Take statin drugs “when diet and exercise are not enough”

Is it just me, or does this Italian cholesterol drug ad for the Novartis statin called Lescol (fluvastatina in Italian) look like it’s telling cute fat Italians that they can eat, drink, and be merry as long as they pop this statin drug every day?

6 thoughts on “Take statin drugs “when diet and exercise are not enough”

  1. This makes me so glad that advertising prescription-only medications to the general public is still not permitted here in Australia.

    Heaven knows, the drug company reps already do a good enough job selling Big Pharma’s ‘latest and greatest’ to our Doctors.

  2. “When diet and exercise alone are not enough.’

    There’s something contradictory about the the current tv ad (that I see in Los Angeles) for Lipitor, which shows a cyclist first talking about his inability to control his cholesterol numbers with diet alone.

    So now he’s taking Lipitor, he tells us, and he’s started chowing down on healthier food and exercising more. Seconds earlier, though, he told us his diet and exercise weren’t working. Which begs the question: why didn’t just exercise more and eat better? THEN if he couldn’t get his cholesterol numbers down, he could start the statin.

    If the “cyclist” is eating better and exercising more now, how does he – or anyone, including my doctor, who’s prescribed a high statin dose for me – know that the cyclist’s cholesterol numbers wouldn’t be fine WITHOUT Lipitor.

    How would the cyclist know that it’s Lipitor that’s lowering his risk of a heart attack, and not his better lifestyle? He doesn’t. Nor do anyone else, including the people at Pfizer. There is and has never been such a study looking at that question. Pfizer does not need to know the answer to sell Lipitor.

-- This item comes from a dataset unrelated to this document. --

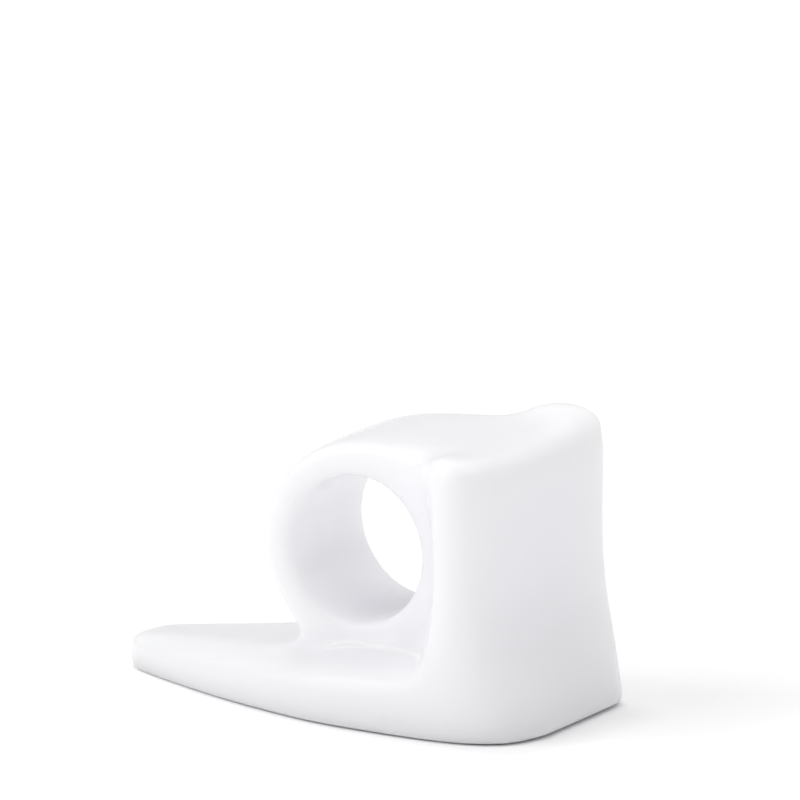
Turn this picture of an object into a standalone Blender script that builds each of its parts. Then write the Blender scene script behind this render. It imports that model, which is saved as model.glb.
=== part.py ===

    By omission, the ad is lying to us.

    • You are absolutely correct, Dave. The fine print on the package insert disclaimer for Lipitor, in fact, reads: “Therapy with lipid-altering agents should be only one component of multiple risk factor intervention in individuals at significantly increased risk for atherosclerotic vascular disease due to hypercholesterolemia. Drug therapy is recommended as an adjunct to diet when the response to a diet restricted in saturated fat and cholesterol and other nonpharmacologic measures alone has been inadequate.”

      Lipitor has now officially lost its patent protection, opening up the market to cheaper generic versions. Pfizer until recently has been spending $11 billion annually on promoting its #1 seller (not including the fees and expenses for media placement, vendors, number crunchers, etc.)

      The reality is that drug companies are not in business to convince patients to embrace lifestyle improvements like diet and exercise. They are in business to convince your doctor to whip out his/her prescription pad and prescribe their drug – and ONLY their drug – to you.